Nebo teacher chosen for Smithsonian Teacher Innovator Institute

Teacher Innovator Institute
Amy Ollerton, right, participates in the Teacher Innovator Institute at the Smithsonian’s National Air and Space Museum. Photo: Nebo School District

Amy Ollerton, Visual Art teacher at Mapleton Junior High School in Nebo School District, participated in the Teacher Innovator Institute at the Smithsonian’s National Air and Space Museum in Washington, D.C.

Amy Ollerton was one of thirty middle-school educators from across the country chosen to participate in the two-week program.
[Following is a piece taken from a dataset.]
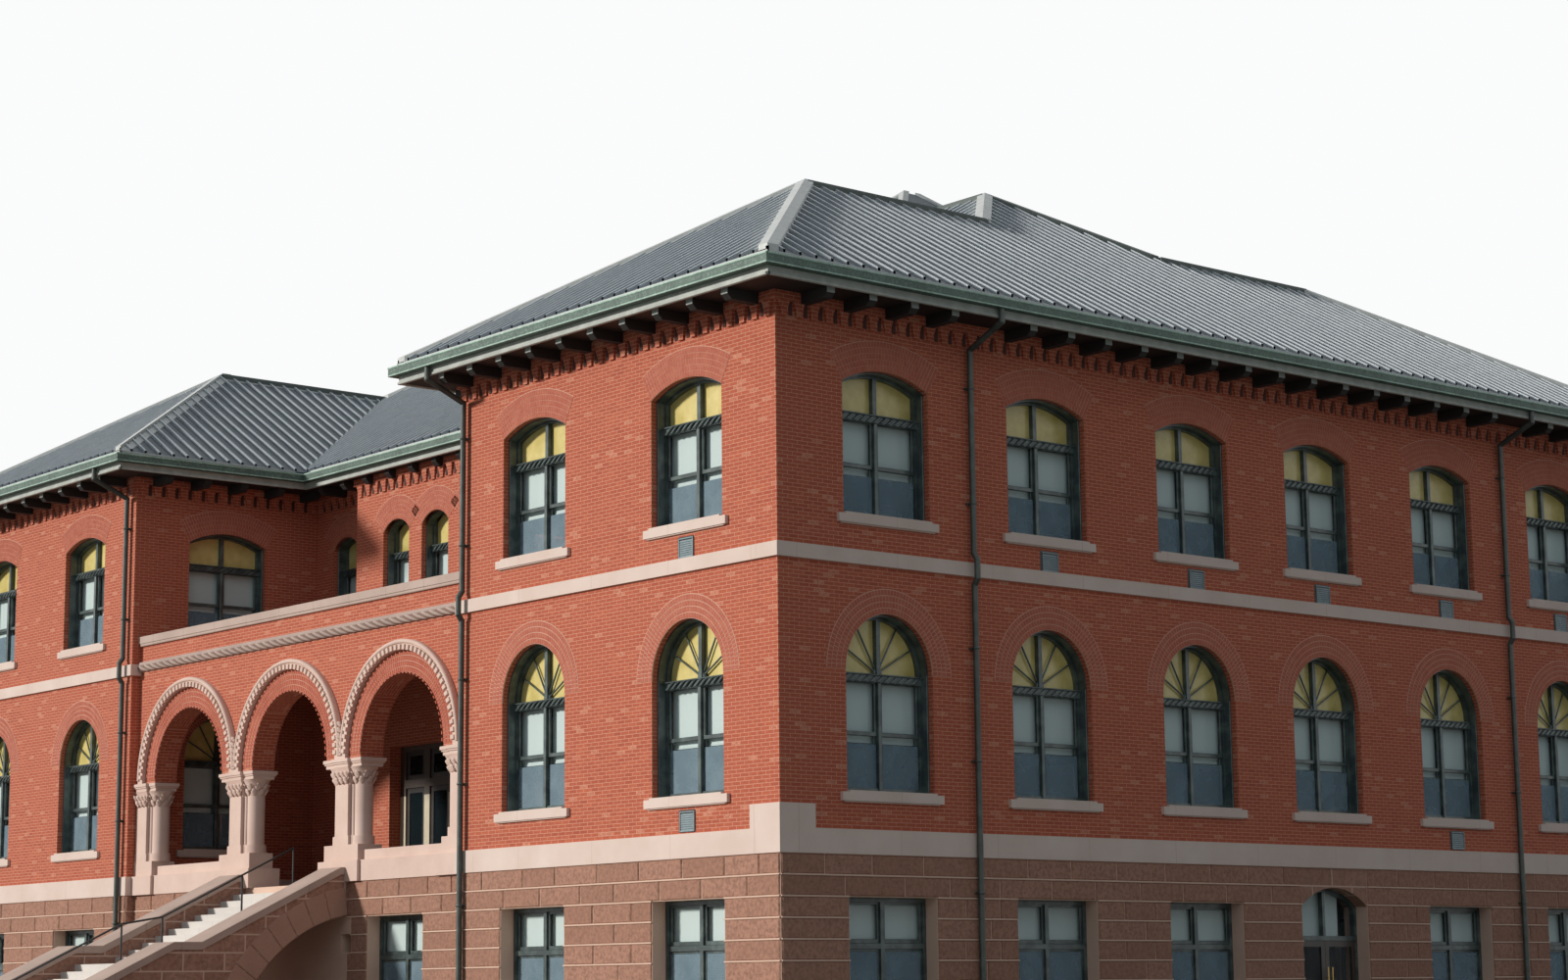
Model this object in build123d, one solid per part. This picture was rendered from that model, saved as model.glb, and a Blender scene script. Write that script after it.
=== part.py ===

The Teacher Innovator Institute instructs educators on how to bring the museum experience into their classrooms by connecting informal STEM education with genuine learning.

teacher innovator institute
Amy Ollerton, right, at the Smithsonian National Air and Space Museum in Washington D.C.
Photo: Nebo School District

With an emphasis on providing authentic learning, the teachers participated in group work, attended museums, learned about space, and did many hands-on activities. Amy Ollerton said of the conference, “We met with area experts and went to seminars and talked about education. We saw IMAX movies about space, spent time at the Udvar-Hazy wing of the Smithsonian, and even went indoor skydiving.”
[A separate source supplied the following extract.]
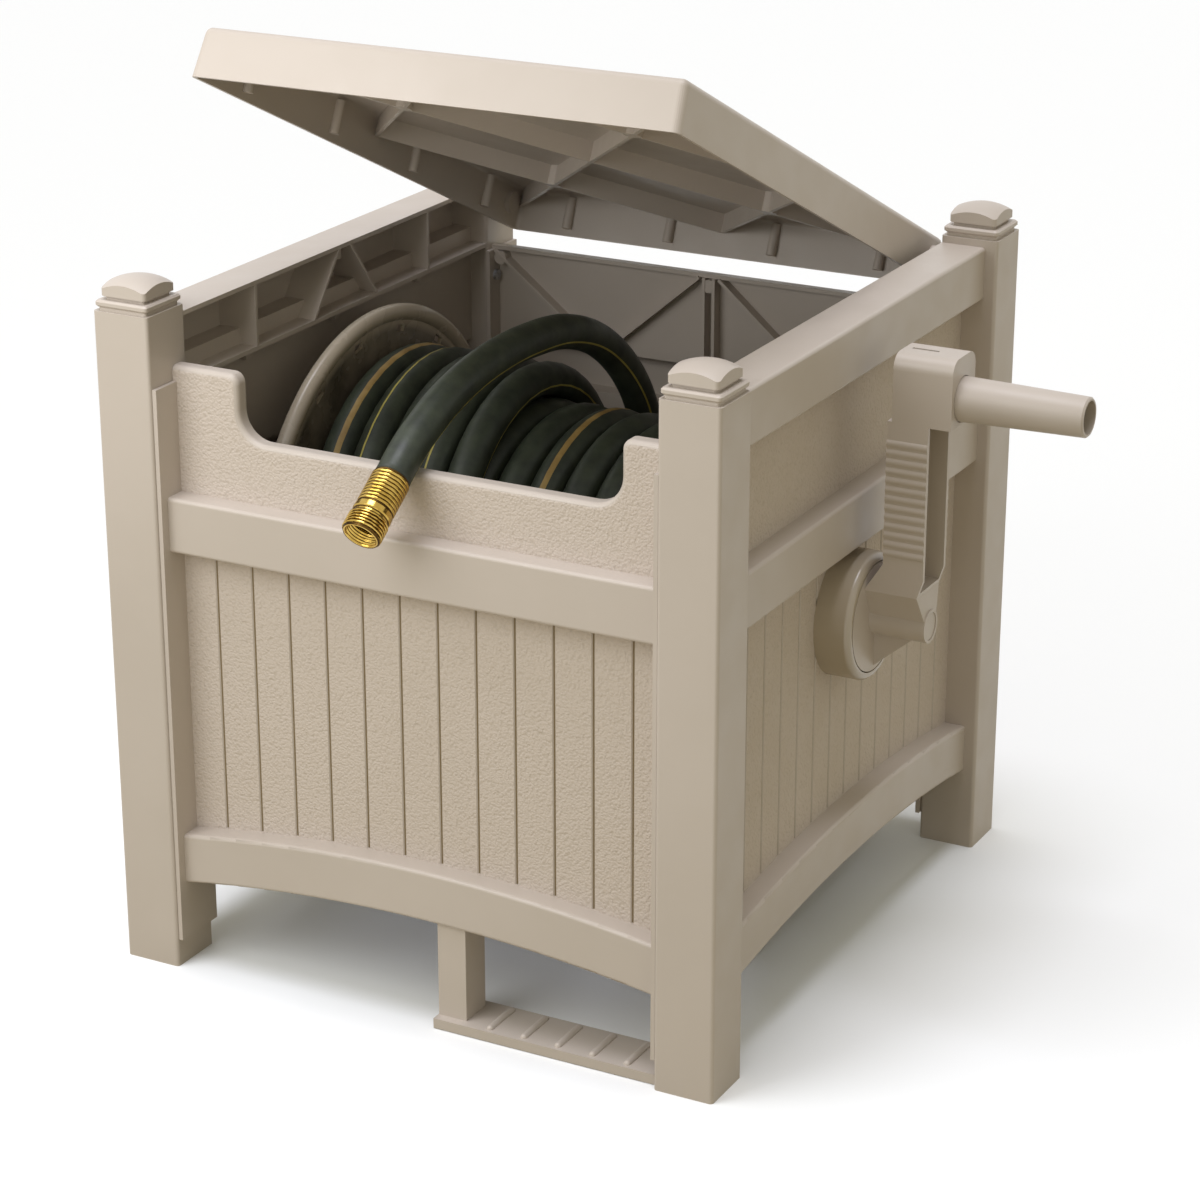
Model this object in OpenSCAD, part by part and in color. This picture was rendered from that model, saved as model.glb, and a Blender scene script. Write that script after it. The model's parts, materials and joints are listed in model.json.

During the course of the program, participants are required to propose an independent project and see it through to completion. Amy Ollerton proposed a project called “Petroglyphs on Mars”. Amy said, “I ask students to imagine that humans have colonized Mars and that we decided to create a visual record of life on earth. We show the ideas through symbols carved into plaster, clay, or drawn on paper.” Students have represented life on earth through stories from world history, themes about racism, tales about why humans left earth, and stories from personal history.

Amy Ollerton learned a lot at the Teacher Innovator Institute at the Smithsonian’s National Air and Space Museum. Amy said, “I learned…great ways to incorporate STEM with hands-on projects. I learned about doing research at the National Archives, as well as the archives of the National Air and Space Museum. I also got a researcher card at the Library of Congress.”

Amy Ollerton will continue what she learned at the conference by participating in video-chats with Teacher Innovator Institute leaders, presenting at various professional development sessions, creating curriculum and activities for a new cohort, and going back to Washington D.C. over the next two summers.